If you want a lazy day in while it's cold and gray outside, then there's one thing to watch on Netflix before it leaves in November: Seasons 1 to 3 of Black Books. If you've never watched the iconic British comedy series before, know this: according to The Guardian, it was co-created and co-written by Irish comedian Dylan Moran, who also stars in the sitcom, and Graham Linehan. More importantly, it boasts some pretty major British comic talent, and it will encourage you to drink, smoke and read more. So, yeah, it's definitely a smart idea to marathon it now rather than when you're attempting a more pious lifestyle after the festive season.
The series features talent from stand up comedian Bill Bailey to Tamsin Greig (Green Wing) to cameos from Simon Pegg (Shaun of the Dead, Hot Fuzz), Peter Serafinowicz (Guardians of the Galaxy), David Walliams (Little Britain), and Martin Freeman (The Office). And the plot revolves around Bernard Black, a jerk who somehow manages to run a small bookshop, Black Books, despite seething with irritation if a customer so much as ventures anywhere in his vicinity. Around to help is his assistant, the sweet, slightly bumbling Manny Bianco, and their neighbor, Fran Katzenjammer, who runs a bric-a-brac shop. All of this is a little beside the point. What you need to know is that it is one of the funniest shows ever made — yes, funnier than How I Met Your Mother, which also leaves Netflix in November.
The joy of the series is the joy of a lot of British comedy. Each episode takes one small everyday thing and creates a storyline around it that stretches what seems like an innocuous topic to surreal proportions.

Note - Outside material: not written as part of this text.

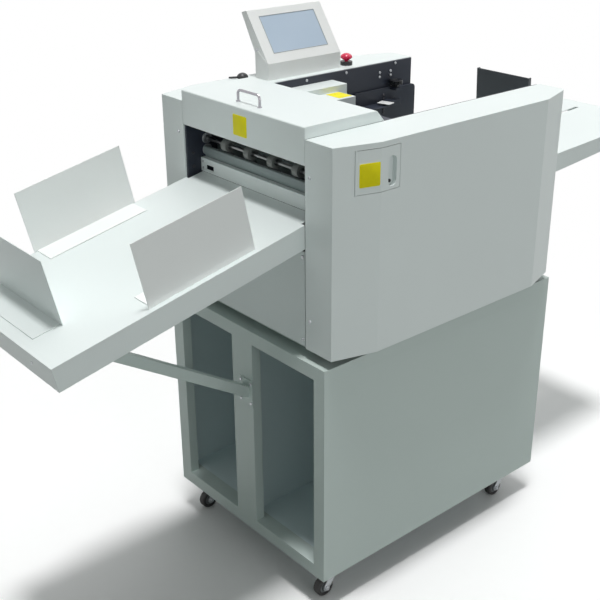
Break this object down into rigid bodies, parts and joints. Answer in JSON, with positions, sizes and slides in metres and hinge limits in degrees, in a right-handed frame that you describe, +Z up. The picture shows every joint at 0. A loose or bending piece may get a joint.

In the first episode, a stressed-out Manny buys a pocket-sized inspirational guide, The Little Book of Calm, but, after accidentally swallowing it along with his tea, becomes a Jesus-like figure of serenity, complete with a halo, dispensing tips for inner peace. In the fifth episode, the shop gets a new security system, but because assistant Manny was distracted during the installation, Bernard gets locked out, rendering him effectively homeless while Manny uses The SAS Survival Handbook to hunt for food within the bookshop. In Season 2, Episode 2, Britain's going through a heatwave and Manny is doing his best to stave off his mysterious "Dave syndrome," triggered by his body temperate reaching 88 degrees.
Still, if surrealism isn't your cup of tea, there's still something in this series for you. The other appealing aspect of the show is the thin line it treads between pure nihilism and silliness. This could be thanks to Moran's own taste in comedy; in his Guardian interview, he talks approvingly about Seinfeld avoiding "all the 'hugging and learning' that ruins other American sitcoms."
There's very little intimacy between the three lead characters, despite them being each other's only friends, and the patterns established by the sitcom — generally opening on Bernard having a hangover and ending with the characters drinking and/or smoking together — suggests that learning also isn't a central part of the series. Basically, it's more or less the anti-Friends. And it's fun to watch Bernard dispense insults to his customers, especially if you've ever had the misfortune to work in a customer service.
That said, anyone who's actually concerned about the characters should refer to Linehan's Ask Me Anything on Reddit. When he was asked what Bernard, Manny and Fran would be "up to 10 years later," the Father Ted co-writer replied, "They'll grow up, like everyone else," suggesting that change and development might still be possible for the characters.
If you're in the mood for a British comedy as dark and depraved as you are, give Black Books a try. It's both wicked and wickedly funny, and like nothing you've ever seen before.